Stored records
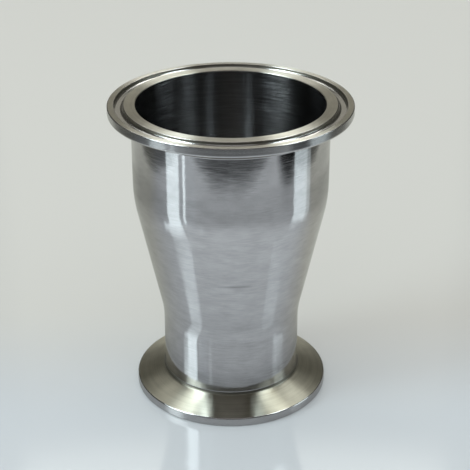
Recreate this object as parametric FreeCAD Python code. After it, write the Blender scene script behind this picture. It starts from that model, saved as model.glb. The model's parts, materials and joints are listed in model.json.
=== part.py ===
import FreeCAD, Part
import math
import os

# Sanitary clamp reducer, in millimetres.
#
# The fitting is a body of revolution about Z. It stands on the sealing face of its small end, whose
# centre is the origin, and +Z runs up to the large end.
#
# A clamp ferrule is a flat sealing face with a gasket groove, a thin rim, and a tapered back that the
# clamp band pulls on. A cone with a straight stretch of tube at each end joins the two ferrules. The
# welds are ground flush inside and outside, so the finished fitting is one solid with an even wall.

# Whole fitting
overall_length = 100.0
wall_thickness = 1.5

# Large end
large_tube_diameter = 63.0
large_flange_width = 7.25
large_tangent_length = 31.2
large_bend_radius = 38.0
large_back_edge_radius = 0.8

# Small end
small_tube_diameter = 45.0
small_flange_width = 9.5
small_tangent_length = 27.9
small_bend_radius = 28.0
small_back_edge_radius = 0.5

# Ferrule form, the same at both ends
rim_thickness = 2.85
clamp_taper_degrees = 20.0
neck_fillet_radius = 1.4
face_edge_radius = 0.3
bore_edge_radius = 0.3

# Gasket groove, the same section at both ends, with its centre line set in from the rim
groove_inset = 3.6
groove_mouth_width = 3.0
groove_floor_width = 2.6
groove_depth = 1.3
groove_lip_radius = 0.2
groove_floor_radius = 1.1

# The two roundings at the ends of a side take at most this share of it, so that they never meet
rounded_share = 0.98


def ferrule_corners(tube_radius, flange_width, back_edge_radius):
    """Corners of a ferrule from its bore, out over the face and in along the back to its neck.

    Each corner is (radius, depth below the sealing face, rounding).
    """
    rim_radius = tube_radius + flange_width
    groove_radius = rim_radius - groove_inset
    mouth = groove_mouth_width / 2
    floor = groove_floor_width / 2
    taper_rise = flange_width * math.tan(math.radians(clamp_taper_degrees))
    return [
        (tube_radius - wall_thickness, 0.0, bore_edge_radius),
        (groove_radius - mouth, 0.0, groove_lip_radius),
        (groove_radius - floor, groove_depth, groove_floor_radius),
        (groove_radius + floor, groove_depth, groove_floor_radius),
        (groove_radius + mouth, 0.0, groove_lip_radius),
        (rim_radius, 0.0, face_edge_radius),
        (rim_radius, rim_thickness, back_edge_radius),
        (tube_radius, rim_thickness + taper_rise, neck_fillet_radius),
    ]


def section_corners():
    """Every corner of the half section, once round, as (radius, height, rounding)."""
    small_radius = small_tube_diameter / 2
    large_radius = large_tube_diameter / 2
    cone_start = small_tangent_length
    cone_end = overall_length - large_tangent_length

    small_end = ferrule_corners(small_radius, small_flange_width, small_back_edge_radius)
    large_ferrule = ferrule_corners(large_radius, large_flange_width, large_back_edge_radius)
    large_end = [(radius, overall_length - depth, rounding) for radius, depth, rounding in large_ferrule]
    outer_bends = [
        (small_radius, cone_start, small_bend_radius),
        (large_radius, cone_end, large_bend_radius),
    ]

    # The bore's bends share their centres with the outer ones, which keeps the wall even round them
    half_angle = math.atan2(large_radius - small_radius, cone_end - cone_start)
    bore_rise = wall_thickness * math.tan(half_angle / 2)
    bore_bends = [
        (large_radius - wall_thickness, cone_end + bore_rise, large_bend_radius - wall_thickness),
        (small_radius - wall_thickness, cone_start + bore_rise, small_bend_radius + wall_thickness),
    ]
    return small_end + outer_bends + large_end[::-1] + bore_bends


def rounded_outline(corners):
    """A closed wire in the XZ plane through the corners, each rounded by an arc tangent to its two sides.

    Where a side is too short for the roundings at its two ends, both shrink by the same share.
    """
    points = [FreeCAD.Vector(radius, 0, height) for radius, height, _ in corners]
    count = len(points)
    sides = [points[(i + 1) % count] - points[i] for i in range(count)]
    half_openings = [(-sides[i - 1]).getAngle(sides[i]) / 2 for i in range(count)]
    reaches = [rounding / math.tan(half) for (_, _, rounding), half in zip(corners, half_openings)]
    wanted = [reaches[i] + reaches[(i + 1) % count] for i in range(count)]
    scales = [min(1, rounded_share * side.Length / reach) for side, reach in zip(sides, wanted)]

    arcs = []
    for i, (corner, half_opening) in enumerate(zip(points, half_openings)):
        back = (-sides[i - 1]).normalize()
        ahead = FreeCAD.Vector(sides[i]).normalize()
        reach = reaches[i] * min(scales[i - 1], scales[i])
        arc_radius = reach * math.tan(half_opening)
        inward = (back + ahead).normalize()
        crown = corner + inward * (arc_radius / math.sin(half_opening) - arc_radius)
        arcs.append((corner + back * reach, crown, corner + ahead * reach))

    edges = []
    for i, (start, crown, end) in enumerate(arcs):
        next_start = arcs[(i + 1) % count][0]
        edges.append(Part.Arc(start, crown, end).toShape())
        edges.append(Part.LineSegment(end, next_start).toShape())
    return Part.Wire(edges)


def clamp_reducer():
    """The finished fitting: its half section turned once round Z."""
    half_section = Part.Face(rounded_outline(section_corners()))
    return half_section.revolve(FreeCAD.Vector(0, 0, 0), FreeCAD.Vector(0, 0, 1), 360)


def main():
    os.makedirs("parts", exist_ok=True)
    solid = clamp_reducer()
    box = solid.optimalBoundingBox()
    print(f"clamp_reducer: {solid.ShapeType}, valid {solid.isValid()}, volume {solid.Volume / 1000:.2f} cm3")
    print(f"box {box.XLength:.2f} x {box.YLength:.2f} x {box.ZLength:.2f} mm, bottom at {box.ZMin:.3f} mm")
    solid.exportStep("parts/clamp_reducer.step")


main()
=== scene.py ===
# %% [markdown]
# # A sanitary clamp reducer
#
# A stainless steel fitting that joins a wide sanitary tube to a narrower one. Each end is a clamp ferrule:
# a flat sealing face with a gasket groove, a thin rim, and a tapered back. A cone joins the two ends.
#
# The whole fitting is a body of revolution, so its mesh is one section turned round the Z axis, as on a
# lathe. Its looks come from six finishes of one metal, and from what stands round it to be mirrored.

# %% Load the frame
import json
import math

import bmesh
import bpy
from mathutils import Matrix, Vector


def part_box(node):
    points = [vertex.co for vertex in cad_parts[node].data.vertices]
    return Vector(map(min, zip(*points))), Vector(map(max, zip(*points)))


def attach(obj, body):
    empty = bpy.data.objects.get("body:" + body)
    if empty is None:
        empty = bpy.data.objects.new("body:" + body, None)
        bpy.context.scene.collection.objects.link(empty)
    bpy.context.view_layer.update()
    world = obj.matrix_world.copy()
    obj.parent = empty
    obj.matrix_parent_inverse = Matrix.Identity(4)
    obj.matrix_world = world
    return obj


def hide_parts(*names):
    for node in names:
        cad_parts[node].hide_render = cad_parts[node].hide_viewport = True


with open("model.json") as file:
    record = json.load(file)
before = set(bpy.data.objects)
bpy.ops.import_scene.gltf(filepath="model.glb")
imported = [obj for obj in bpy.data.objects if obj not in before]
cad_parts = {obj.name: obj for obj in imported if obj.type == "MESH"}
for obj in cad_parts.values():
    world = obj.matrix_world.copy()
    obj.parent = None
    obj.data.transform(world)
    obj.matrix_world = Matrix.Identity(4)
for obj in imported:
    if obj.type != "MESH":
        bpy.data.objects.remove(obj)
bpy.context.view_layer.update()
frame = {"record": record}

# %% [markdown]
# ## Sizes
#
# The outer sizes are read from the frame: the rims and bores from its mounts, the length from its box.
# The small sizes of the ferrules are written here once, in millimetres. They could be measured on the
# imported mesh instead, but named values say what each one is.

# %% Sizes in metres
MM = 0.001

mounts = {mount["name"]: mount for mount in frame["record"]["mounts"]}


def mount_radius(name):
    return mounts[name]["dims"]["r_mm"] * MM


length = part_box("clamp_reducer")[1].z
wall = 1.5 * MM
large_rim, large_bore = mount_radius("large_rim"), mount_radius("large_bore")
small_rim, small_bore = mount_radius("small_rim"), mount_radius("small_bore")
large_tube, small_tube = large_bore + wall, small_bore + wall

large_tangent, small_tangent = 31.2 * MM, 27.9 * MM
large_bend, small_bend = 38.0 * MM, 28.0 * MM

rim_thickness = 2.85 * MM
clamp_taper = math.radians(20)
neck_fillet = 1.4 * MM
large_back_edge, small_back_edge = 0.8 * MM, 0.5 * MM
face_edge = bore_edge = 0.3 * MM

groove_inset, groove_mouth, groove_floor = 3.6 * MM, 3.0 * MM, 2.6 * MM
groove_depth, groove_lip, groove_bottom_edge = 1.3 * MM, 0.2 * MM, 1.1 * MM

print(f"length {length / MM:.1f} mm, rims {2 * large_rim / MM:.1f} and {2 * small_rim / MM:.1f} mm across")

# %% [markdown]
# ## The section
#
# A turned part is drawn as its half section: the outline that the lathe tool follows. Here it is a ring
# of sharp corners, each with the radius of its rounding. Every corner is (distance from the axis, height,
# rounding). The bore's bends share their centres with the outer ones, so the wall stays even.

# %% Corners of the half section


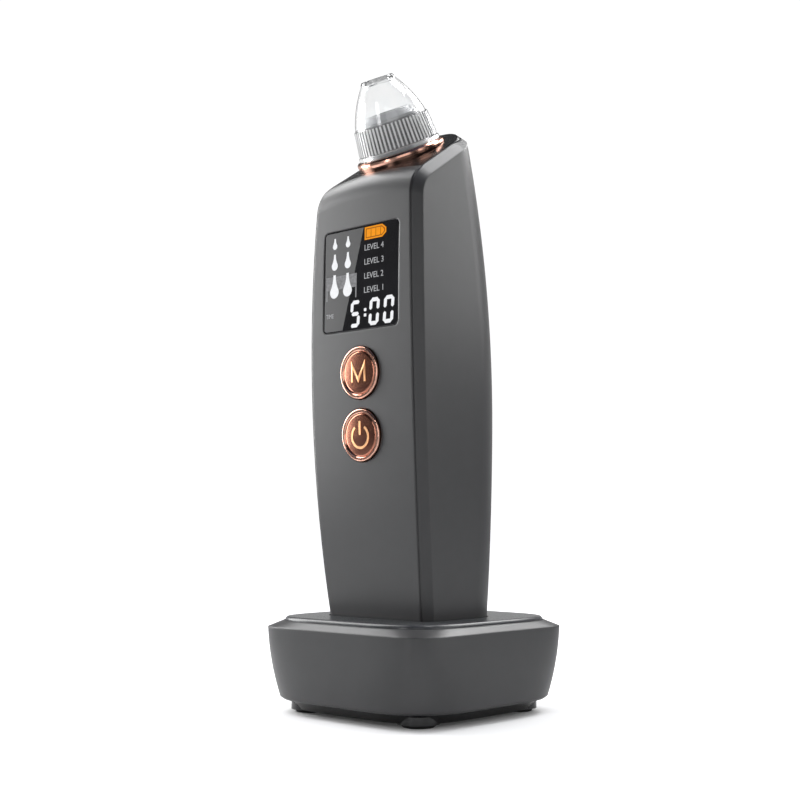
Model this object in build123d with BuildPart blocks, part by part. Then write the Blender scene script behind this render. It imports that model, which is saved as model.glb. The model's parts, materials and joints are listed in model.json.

▶ WHAT IS REQUIRED:
Copy, please, exactly the lines that start at the first line of the data and end at the line containing "large_back_edge_radius = 0.8", both kept and no others.

▶ WRITTEN SOLUTION:
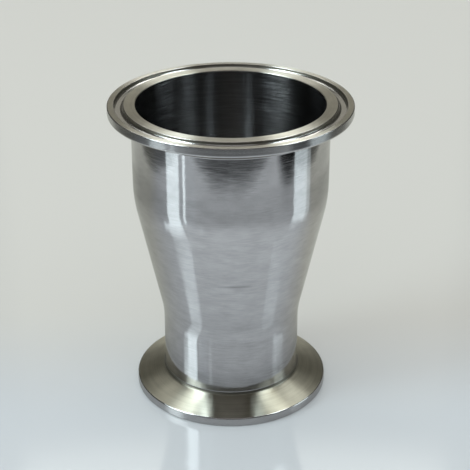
Recreate this object as parametric FreeCAD Python code. After it, write the Blender scene script behind this picture. It starts from that model, saved as model.glb. The model's parts, materials and joints are listed in model.json.
=== part.py ===
import FreeCAD, Part
import math
import os

# Sanitary clamp reducer, in millimetres.
#
# The fitting is a body of revolution about Z. It stands on the sealing face of its small end, whose
# centre is the origin, and +Z runs up to the large end.
#
# A clamp ferrule is a flat sealing face with a gasket groove, a thin rim, and a tapered back that the
# clamp band pulls on. A cone with a straight stretch of tube at each end joins the two ferrules. The
# welds are ground flush inside and outside, so the finished fitting is one solid with an even wall.

# Whole fitting
overall_length = 100.0
wall_thickness = 1.5

# Large end
large_tube_diameter = 63.0
large_flange_width = 7.25
large_tangent_length = 31.2
large_bend_radius = 38.0
large_back_edge_radius = 0.8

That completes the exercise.